1. Philadelphia’s frustrated fans reached their tipping point in the third quarter, after a Vince Young play-action pass on 4th-and-1 from the New England 2 sailed out of the end zone. Before the game’s next play, the fans launched in to a very loud “Fire Andy” chant, directed at Eagles head coach Andy Reid.
2. Not that anyone needed a reminder how good Tom Brady is, but the Patriots’ QB pulled out a highlight-reel play in the first half. Under pressure from the Philadelphia front, Brady stepped up in the pocket, spotted Deion Branch to his left, pointed to an open spot on the field where he wanted Branch to go, then delivered a strike for a 63-yard gain. BenJarvus Green-Ellis scored a 1-yard TD on the next play.
3. Philadelphia came out attacking the Patriots’ shaky secondary, with Vince Young connecting on Riley Cooper for a 58-yarder to set up a LeSean McCoy touchdown run, then Young finding DeSean Jackson for 44 yards on the Eagles’ next possession. The plan backfired a few minutes later, when Young was picked off by Antwaun Molden.

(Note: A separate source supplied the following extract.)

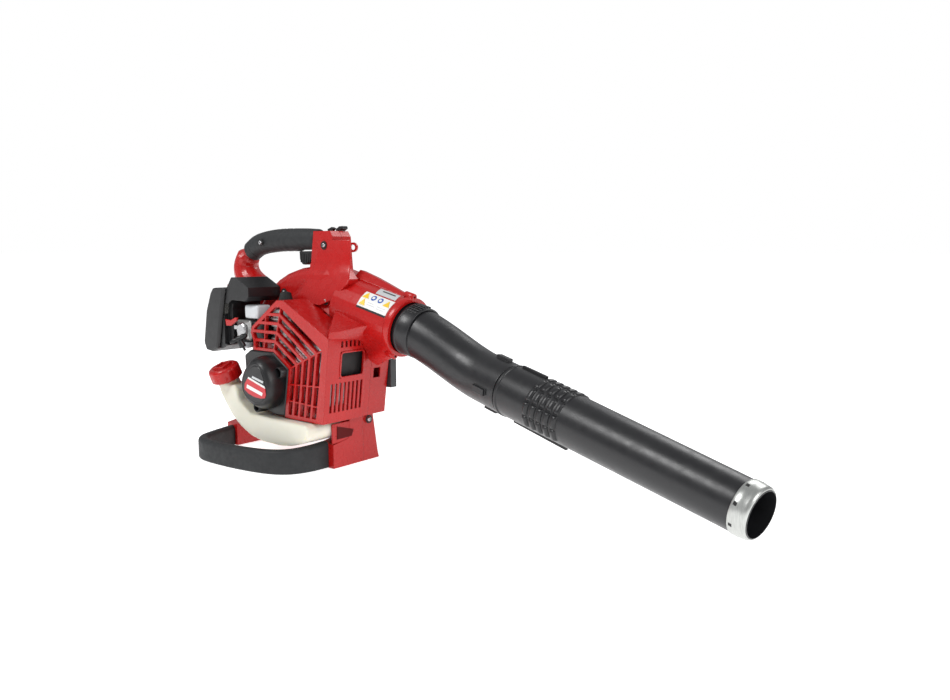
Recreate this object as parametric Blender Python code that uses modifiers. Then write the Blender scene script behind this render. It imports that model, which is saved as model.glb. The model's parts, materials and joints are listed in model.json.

1. The calls for Norv Turner’s job will be louder than ever in San Diego this week. With their season on the line, the now 4-7 Chargers coughed up a 10-point lead at home and, worse yet, played extremely conservatively. Turner opted to take a knee at the end of the first half with San Diego up 10-7 and approaching midfield. Then in overtime, Turner settled for a 53-yard field goal attempt, which Nick Novak pushed wide right.
2. Tim Tebow didn’t complete a pass until late in the second quarter, but he hit some big plays when he needed to. The two most critical came late in the fourth quarter, with Denver driving for the game-tying field goal. On 3rd-and-11 from his own 25, Tebow found Eric Decker — who made an amazing catch — for 39 yards. Two plays later, he hit Dante Rosario for 23 yards down to the San Diego 12.
3. Let’s not overlook what the Broncos’ defense is doing. Despite allowing 137 yards to Ryan Mathews on the ground, Denver held the Chargers in check and allowed just three points after halftime. Tebow’s heroics are getting all the attention, but Denver would not be 6-5 without its stellar defensive play.